I really should have re-read all these books in one lump before now, because The Omega Expedition pulls all the themes and ideas together really very well, and it makes even the lesser entries in the series (like Dark Ararat or Architects of Emortality) take on new depth and significance when you think about the ideas being presented.  It's a highly readable book in its own right - Madoc Tamlin making a typically Stableford snarky narrator - but it also works as a capstone for the series as a whole, bringing it to a satisfying conclusion.  Adam Zimmerman is the off-stage protagonist of the whole series, and his final decision, in the light of all the discussions about the nature of identity and the meaning of existence in a post-mortal society, is both surprising and, retrospectively, inevitable.

In summary, then: the six books of the "Emortality" series are decent enough reading taken separately, but they fit together into a genuinely impressive whole.  Despite the occasional terrorist plot, mass murder, supervolcano eruption and galaxy-eating plague, they're not heavy on action... but the ideas in them are mind-blowing stuff.

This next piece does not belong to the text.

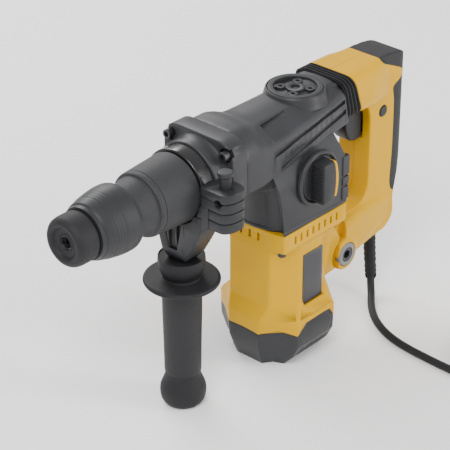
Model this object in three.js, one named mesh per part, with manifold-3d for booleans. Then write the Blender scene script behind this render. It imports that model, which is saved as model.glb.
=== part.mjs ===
// A mains rotary hammer with an upright motor: the barrel lies along X with the chuck at -X, the D-handle
// is at +X, the mode knob faces -Y, and the motor stands on its tail cap at the origin. Millimetres, +Z up.
import * as THREE from 'three';
import { mergeVertices } from 'three/addons/utils/BufferGeometryUtils.js';
import Module from 'manifold-3d';

const wasm = await Module();
wasm.setup();

// ---------------------------------------------------------------- driving dimensions
const gap = 0.3;                 // between pieces that touch
const axisZ = 216;               // barrel axis above the surface the tool stands on
const flangeX = -98;             // face of the gear case that the barrel bolts to
const handleReach = 158;         // motor axis to the back of the D-handle
const wall = 3.5;                // plastic casing wall

const tail = { height: 44, half: 46, footHalf: 30, flatX: 25, flatY: 17.5 };
const motor = { halfX: 40, halfY: 37, corner: 24, collarDrop: 93, topDrop: 73 };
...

Anyway.  Passing over Sarah Hapgood's Strange Tales 4 (non-fiction about historical mysteries, some "paranormal", some just mundane things like unsolved murders, all discussed in a few bald paragraphs like stories from the News of the World, caused me no actual pain, excited no particular interest), another good thing I came upon was Who Fears the Devil?, a possibly definitive collection of Manly Wade Wellman's "Silver John" short stories.  John (he has no last name) is a wanderer, an ex-Army veteran who now tramps through the backwoods of Appalachia with his silver-stringed guitar - confronting, as he goes, human and supernatural evil in many guises; ghosts, sorcerers, ancient monsters and things from beyond the known world.  It all gets a bit H.P. Lovecraft in some ways - except Wellman has a plain and unpretentious prose style, and John himself a warm humanity, that Lovecraft never aspired to.  The overt religiosity of some of the stories might be off-putting to some (doesn't bother me much, but then it's my religion, so it probably wouldn't), but, in the main, John isn't so much a plaster saint as an ordinary decent guy, doing his best to get by in a world which includes alarming things like the Ugly Bird, One Other, and the Behinder (which you are never supposed to see, as it's always behind you).  I first made John's acquaintance in a little collection called Alfred Hitchcock's Monster Museum, which includes the story "The Desrick on Yandro", and I'm very glad to meet up with him again.

That's it for now.  I recently splurged a massive 83p on a collection of ten "Golden Age" SF and fantasy novels, and I may report back on how much of the gilding has rubbed off.  We shall see.